The Afterburn 8.5/10
My short aging simulation demonstrated to me that the harsh, vegetal spirit which I tasted as ‘new-make’ has the right components of flavour to be complimented by oak aging. At this point, it would be my layman’s opinion, that the folks at Rig Hand appear to be on the right track and their Malted Barley Distillate is going to be just fine after three years in a full-sized oak barrel.
You may check out this link for more reviews of similar spirits if you would like a few comparative reviews (Moonshine and Other Spirits).
White Dog Splash
2 oz Rig Hand Malted Barley Distillate (lightly aged)
Large Splash Ginger Ale
Add ice to a medium-sized rocks glass
Pour the lightly aged Rig Hand White Dog over the ice
Add a large splash of Ginger-ale
Note: If you are interested in my cocktail recipes, please click this link (Cocktails and Recipes) for my mixed drink servings!

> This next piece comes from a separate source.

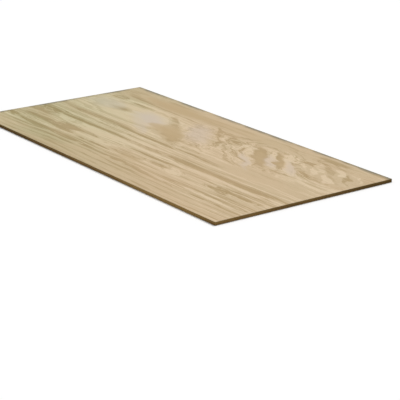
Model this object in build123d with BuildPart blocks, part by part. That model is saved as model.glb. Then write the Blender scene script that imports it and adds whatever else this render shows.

You may (loosely) interpret the scores as follows.
0-25 A spirit with a rating this low would actually kill you.
26-49 Depending upon your fortitude you might actually survive this.
50 -59 You are safe to drink this…but you shouldn’t.
60-69 Substandard swill which you may offer to people you do not want to see again.
70-74 Now we have a fair mixing rum or whisky. Accept this but make sure it is mixed into a cocktail.
75-79 You may begin to serve this to friends, again probably still cocktail territory.
80-84 We begin to enjoy this spirit neat or on the rocks. (I will still primarily mix cocktails)
85-89 Excellent for sipping or for mixing!
90-94 Definitely a primary sipping spirit, in fact you may want to hoard this for yourself.
95-97.5 The Cream of the Crop
98+ I haven’t met this bottle yet…but I want to.
Very loosely we may put my scores into terms that you may be familiar with on a Gold, Silver, and Bronze medal scale as follows:
70 – 79.5 Bronze Medal (Recommended only as a mixer)
80 – 89.5 Silver Medal (Recommended for sipping and or a high quality mixer)
90 – 95 Gold Medal (Highly recommended for sipping and for sublime cocktails.)